My data analysis addresses the following questions:
1. Across the United States, which types of events are most harmful with respect to population health?
2. Across the United States, which types of events have the greatest economic consequences?
“Storm Data” is an official publication of the National Oceanic and Atmospheric Administration (NOAA).

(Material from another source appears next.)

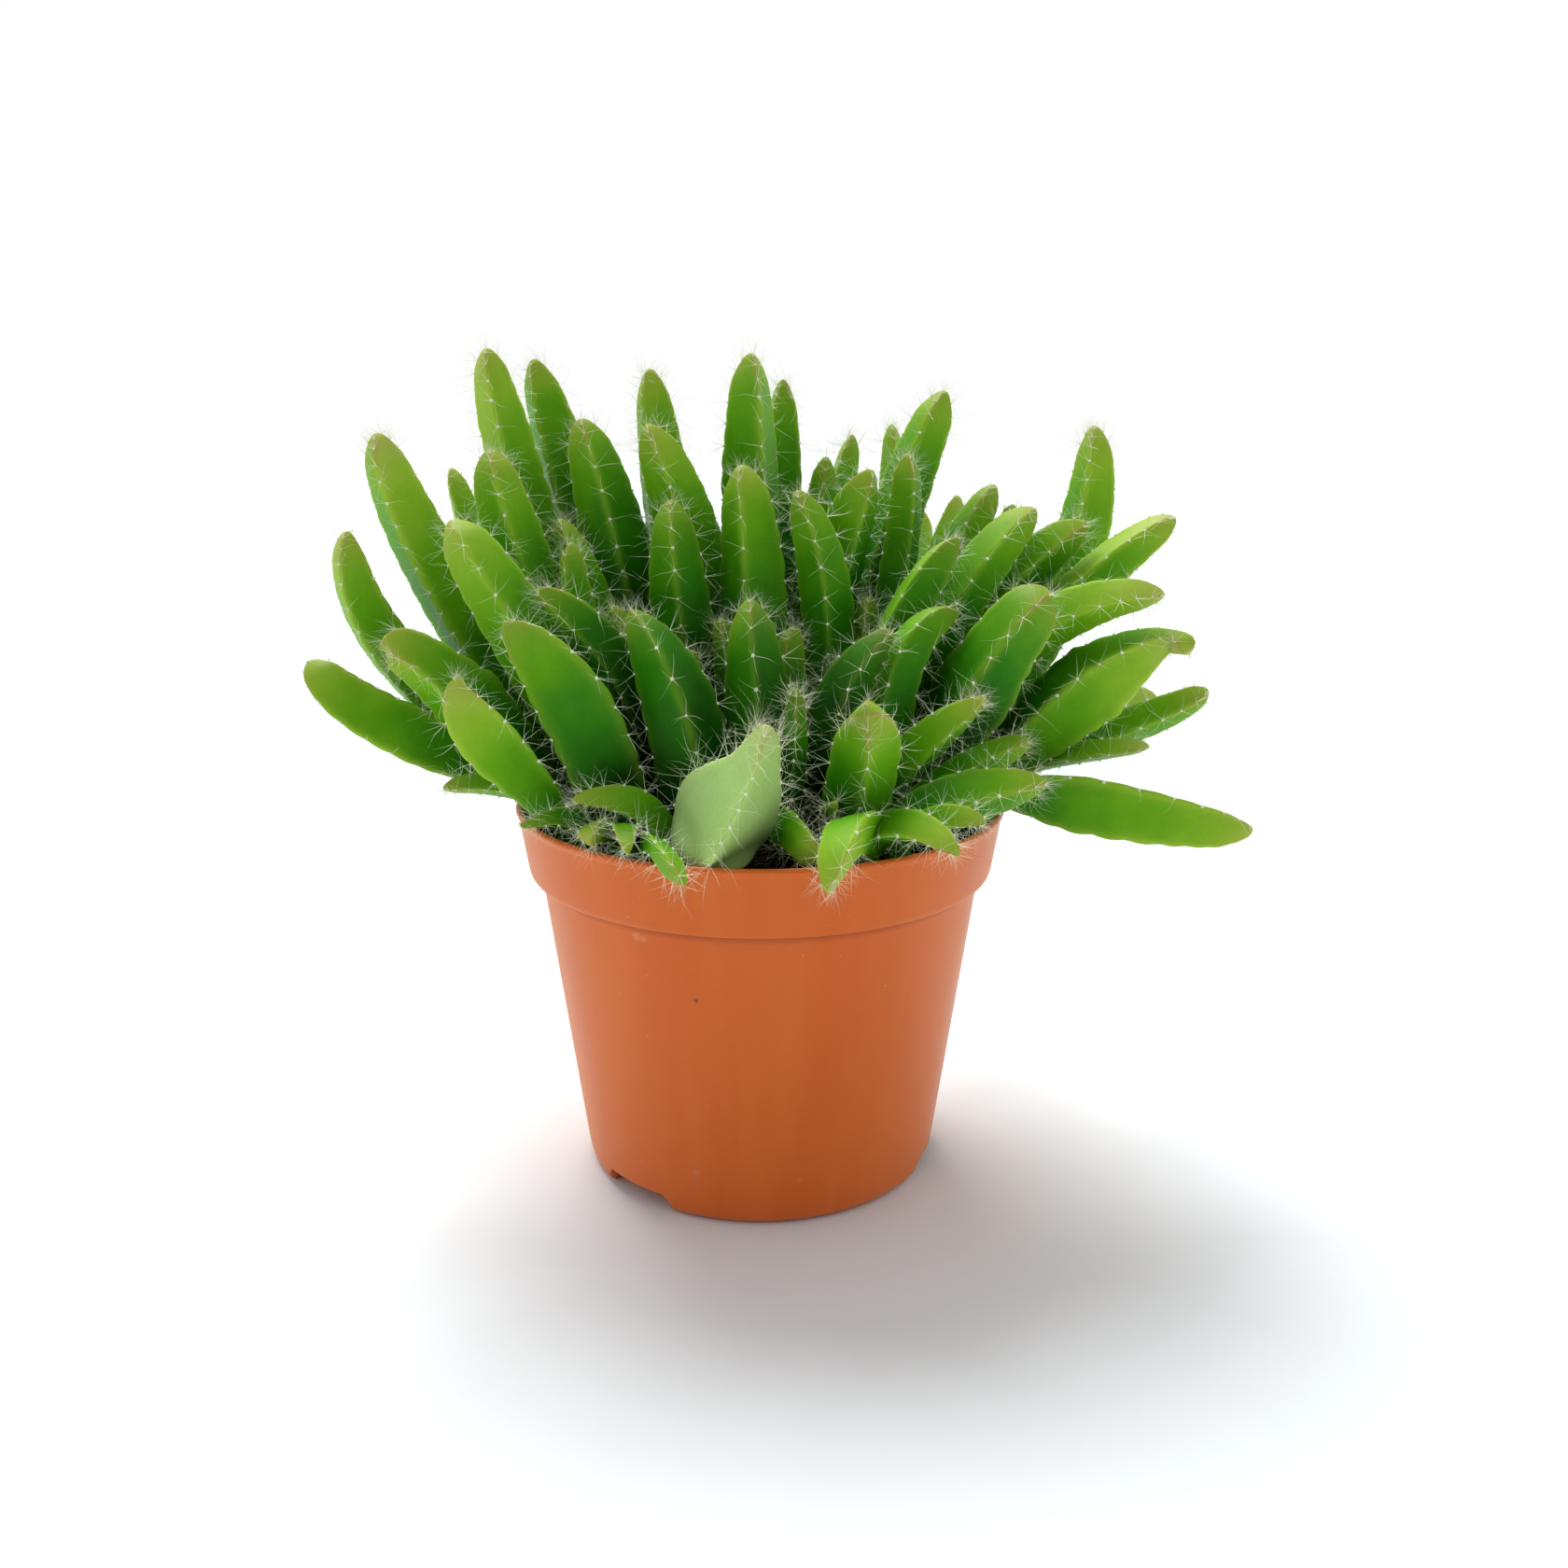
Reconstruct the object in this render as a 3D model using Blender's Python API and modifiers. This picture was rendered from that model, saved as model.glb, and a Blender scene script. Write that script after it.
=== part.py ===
# A potted dragon fruit cactus: a crowd of ribbed, spiny young stems in a plastic nursery pot.
#
# Frame: metres, +Z up, origin at the middle of the pot's underside. The front is at -Y and the
# right at +X. Sizes below are in millimetres and become metres where a mesh is made.
#
# Each plant has one foot in its own hole in the soil and one to three stems that part from it.
# A stem is a cubic curve that rises straight from its foot and passes an elbow to its tip.
# The places in PLANTS are where the tips are wanted. The stems then push one another aside.

import math
import random

import bmesh
import bpy
import numpy as np
from mathutils import Matrix, Vector

MM = 0.001

# The pot
POT_HEIGHT = 82.4
RIM_RADIUS = 52.5
BAND_HEIGHT = 14.6
BAND_FOOT_RADIUS = 50.3
WALL_TOP_RADIUS = 47.8
WALL_FOOT_RADIUS = 38.7
WALL = 1.2
FLOOR = 1.4
LIP_ROUND = 0.6
LIP_LINE = 1.4
STEP_FALL = 0.6
FLOOR_ROUND = 1.2
FOOT_ROUND = 3
POT_STEPS = 36
POT_CREASE_DEG = 35
CLEARANCE = 0.3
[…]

Loading packages we are going to work with
##
## Attaching package: 'dplyr'
##
## The following object is masked from 'package:stats':
##
## filter
##
## The following objects are masked from 'package:base':
##
## intersect, setdiff, setequal, union
Downloading data if it’s needed
if( !file.exists("./data") ) {dir.create("./data")}
if ( !file.exists("./data/StormData.csv.bz2") )
{
## downloading file into 'working_directory/data'
library(downloader)
url <- "http://d396qusza40orc.cloudfront.net/repdata%2Fdata%2FStormData.csv.bz2"

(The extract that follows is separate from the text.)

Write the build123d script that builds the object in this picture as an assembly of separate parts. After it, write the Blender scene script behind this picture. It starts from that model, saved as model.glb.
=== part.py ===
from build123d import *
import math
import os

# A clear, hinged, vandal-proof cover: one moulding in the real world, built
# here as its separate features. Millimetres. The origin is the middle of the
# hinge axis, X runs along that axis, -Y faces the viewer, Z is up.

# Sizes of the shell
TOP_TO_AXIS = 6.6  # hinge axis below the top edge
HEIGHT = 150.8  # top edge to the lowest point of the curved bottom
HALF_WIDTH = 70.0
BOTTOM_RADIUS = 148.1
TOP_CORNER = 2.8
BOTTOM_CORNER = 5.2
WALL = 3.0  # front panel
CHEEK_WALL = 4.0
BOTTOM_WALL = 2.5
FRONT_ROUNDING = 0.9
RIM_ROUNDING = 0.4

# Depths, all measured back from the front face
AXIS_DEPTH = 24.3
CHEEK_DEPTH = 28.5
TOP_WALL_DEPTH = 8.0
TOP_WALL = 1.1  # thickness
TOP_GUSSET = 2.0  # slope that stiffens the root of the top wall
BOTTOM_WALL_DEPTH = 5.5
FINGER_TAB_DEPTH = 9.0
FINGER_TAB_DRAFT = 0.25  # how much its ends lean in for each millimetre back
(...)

download(url, "./data/StormData.csv.bz2")
unlink(url)
rm(url) ## removing spent variable
}
Reading file into data frame
StormData <- read.csv("./data/StormData.csv.bz2",
header = TRUE,
na.strings="",
stringsAsFactors = FALSE) ## very importent
colnames(StormData) <- tolower(colnames(StormData)) ##!!
dim(StormData)
## [1] 902297 37
StormData1 <- StormData %>%
select(evtype, bgn_date,
fatalities, injuries,
propdmg,propdmgexp,
cropdmg,cropdmgexp
) %>%
mutate(evtype = tolower(evtype)) %>%
arrange(desc(fatalities),desc(injuries))
unique(StormData1$propdmgexp)
## [1] NA "B" "M" "K" "0" "5" "-" "m" "H" "7" "+" "6" "?" "4" "2" "3" "h"
## [18] "1" "8"
unique(StormData1$cropdmgexp)
## [1] NA "K" "M" "B" "0" "m" "?" "k" "2"

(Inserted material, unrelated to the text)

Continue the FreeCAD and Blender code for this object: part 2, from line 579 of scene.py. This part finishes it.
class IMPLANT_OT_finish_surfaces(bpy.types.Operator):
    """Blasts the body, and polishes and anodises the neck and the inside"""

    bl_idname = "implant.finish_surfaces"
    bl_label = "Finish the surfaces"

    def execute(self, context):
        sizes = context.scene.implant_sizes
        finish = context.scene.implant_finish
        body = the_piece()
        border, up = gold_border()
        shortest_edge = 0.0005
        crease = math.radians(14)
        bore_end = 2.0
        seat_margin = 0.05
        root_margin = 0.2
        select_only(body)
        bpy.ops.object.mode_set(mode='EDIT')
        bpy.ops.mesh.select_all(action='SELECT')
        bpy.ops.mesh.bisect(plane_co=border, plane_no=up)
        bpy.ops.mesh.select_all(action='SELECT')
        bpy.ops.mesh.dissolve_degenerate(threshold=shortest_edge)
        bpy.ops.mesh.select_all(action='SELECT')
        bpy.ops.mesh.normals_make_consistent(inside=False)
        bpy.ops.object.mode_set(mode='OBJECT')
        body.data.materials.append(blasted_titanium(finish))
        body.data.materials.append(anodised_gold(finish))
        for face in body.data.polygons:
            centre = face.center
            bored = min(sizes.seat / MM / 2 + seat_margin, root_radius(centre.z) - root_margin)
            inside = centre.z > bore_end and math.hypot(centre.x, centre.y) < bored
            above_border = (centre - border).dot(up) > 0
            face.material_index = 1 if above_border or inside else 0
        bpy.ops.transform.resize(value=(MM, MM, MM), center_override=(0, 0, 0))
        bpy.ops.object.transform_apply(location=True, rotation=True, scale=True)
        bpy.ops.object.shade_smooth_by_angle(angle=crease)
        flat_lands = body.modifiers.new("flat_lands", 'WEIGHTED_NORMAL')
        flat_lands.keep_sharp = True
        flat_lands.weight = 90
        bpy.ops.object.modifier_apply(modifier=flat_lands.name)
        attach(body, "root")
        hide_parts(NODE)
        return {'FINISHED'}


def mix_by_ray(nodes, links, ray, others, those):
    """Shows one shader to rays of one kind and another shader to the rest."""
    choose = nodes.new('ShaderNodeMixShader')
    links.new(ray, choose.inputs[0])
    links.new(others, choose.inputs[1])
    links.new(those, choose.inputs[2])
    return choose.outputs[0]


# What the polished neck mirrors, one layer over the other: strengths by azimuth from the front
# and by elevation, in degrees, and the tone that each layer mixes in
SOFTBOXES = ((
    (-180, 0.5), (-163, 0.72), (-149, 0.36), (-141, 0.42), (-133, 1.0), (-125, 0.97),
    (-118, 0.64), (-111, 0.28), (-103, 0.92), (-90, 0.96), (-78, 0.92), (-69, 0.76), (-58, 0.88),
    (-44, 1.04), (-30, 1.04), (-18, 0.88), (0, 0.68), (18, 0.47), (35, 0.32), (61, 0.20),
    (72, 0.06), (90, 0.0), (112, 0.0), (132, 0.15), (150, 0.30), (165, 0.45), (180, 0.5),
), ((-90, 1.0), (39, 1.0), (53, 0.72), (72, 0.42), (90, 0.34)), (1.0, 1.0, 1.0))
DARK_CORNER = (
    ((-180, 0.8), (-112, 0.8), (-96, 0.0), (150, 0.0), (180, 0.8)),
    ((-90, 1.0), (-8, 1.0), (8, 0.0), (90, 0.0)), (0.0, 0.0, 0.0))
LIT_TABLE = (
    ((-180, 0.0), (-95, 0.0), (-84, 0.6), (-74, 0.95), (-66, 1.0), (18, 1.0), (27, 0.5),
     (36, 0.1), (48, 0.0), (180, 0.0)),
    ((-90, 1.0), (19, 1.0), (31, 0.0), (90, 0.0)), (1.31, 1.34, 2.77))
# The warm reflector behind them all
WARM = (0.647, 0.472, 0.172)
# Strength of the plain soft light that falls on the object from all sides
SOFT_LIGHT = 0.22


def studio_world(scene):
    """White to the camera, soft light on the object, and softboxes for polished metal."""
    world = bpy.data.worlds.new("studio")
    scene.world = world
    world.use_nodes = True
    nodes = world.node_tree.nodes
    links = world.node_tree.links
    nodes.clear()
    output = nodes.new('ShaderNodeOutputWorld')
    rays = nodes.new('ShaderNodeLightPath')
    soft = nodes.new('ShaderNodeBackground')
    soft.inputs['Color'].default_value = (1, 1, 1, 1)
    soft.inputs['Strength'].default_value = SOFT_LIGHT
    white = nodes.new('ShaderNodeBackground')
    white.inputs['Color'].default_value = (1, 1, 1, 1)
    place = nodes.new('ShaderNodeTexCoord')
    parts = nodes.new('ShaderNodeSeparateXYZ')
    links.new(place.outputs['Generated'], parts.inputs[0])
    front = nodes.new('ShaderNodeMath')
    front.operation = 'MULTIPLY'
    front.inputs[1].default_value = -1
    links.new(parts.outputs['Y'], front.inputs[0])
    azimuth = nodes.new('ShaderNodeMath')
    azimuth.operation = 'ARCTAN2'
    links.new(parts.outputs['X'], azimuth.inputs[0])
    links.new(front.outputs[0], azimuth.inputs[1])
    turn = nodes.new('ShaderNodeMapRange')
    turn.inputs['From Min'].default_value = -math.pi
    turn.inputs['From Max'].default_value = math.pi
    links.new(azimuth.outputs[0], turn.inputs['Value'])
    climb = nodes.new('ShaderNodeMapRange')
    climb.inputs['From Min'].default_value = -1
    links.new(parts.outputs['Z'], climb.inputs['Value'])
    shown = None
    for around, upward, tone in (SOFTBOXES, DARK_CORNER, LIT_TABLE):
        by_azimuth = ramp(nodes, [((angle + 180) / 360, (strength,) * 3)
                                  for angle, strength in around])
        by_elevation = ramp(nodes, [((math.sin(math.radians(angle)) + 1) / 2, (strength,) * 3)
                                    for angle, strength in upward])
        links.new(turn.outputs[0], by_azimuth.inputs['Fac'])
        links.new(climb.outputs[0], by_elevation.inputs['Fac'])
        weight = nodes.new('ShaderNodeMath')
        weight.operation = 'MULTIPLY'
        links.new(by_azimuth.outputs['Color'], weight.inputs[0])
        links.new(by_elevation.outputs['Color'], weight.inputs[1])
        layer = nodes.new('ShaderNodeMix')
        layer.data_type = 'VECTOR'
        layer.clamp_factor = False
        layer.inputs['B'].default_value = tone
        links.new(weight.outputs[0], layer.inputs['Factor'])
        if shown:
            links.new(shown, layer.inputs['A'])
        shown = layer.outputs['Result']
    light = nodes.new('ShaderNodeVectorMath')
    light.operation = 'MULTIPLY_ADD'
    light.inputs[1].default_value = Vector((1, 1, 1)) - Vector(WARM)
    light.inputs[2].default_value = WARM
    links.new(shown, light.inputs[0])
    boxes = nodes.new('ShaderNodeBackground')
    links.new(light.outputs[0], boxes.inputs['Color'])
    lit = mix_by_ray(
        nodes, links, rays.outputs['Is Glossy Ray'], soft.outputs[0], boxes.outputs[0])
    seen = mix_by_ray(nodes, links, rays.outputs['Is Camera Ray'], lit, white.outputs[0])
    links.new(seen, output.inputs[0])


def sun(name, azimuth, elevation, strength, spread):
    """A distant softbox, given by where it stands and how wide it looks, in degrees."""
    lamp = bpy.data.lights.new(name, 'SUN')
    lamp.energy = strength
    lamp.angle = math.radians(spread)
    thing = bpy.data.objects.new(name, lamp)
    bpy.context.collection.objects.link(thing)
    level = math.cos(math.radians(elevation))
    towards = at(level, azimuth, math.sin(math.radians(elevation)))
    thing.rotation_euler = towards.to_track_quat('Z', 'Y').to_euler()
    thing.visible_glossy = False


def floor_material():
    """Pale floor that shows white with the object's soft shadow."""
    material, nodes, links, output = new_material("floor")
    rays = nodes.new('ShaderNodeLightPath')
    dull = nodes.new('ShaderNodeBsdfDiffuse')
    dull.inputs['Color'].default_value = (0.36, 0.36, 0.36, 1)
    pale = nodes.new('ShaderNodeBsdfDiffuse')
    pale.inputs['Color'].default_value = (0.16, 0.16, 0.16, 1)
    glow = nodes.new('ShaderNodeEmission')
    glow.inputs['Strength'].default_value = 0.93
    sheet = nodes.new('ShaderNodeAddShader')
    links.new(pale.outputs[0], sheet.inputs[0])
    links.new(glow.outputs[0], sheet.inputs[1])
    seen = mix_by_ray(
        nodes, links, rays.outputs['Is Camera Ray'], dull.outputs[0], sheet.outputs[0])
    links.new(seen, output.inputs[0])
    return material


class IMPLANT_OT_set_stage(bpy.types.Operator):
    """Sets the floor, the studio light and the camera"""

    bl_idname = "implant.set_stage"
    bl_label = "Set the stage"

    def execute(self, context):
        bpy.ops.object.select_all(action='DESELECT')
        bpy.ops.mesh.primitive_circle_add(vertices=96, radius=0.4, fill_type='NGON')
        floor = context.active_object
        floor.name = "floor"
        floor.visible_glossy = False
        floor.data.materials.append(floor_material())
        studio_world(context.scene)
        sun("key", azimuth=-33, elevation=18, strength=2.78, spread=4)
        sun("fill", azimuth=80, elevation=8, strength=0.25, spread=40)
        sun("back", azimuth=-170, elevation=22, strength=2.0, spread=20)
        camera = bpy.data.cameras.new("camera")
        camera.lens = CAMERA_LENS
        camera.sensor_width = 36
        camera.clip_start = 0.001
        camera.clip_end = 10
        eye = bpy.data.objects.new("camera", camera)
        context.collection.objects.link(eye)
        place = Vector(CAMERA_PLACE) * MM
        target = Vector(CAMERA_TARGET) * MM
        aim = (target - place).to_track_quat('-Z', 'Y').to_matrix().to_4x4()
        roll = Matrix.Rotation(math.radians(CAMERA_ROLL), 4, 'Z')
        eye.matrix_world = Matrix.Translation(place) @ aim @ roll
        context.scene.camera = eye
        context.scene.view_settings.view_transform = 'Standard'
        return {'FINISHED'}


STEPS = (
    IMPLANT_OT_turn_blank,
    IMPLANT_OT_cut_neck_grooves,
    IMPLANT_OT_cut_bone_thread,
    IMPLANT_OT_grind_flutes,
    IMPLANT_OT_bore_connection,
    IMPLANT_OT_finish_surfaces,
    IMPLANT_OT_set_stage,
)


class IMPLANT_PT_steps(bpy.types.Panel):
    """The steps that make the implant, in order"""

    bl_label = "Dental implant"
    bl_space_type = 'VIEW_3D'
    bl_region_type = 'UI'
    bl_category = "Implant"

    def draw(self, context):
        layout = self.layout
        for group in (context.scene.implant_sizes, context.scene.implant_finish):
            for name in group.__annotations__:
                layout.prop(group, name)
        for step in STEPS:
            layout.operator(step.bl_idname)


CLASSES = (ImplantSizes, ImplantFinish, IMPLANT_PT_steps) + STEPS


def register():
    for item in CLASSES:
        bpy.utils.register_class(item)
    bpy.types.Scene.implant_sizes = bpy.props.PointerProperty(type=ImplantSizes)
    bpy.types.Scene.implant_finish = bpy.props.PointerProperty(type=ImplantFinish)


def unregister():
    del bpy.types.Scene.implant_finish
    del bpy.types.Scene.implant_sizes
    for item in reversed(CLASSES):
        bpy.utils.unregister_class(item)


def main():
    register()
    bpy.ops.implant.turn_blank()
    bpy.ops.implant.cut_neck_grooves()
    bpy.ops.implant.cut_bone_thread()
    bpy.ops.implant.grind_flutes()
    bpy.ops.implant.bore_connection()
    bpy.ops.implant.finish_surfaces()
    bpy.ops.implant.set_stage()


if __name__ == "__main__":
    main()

For the purposes of this analysis, I have assumed that
. characters {+,-,?, 0 2 3 4 5 6 7 8 9 } in columns ‘propdmgexp’ and ‘propdmgexp’ are errors, so I will replace these characters with NA; . “[kK]” “[mM]” “[bB]” mean “kilo”, “mega”or“millins”, “billions”, so I will replace these charachters with “103“,”106”, “10^9”; . “[hH]” mean maybe ‘hundreds’ so I will replace these with “10^2”.
Fixing ‘propdmgexp’ data
StormData1$propdmgexp <- gsub(pattern="[0-9]", replacement="NA", StormData1$propdmgexp)
StormData1$propdmgexp <- gsub(pattern="[h,H]", replacement="1E2", StormData1$propdmgexp)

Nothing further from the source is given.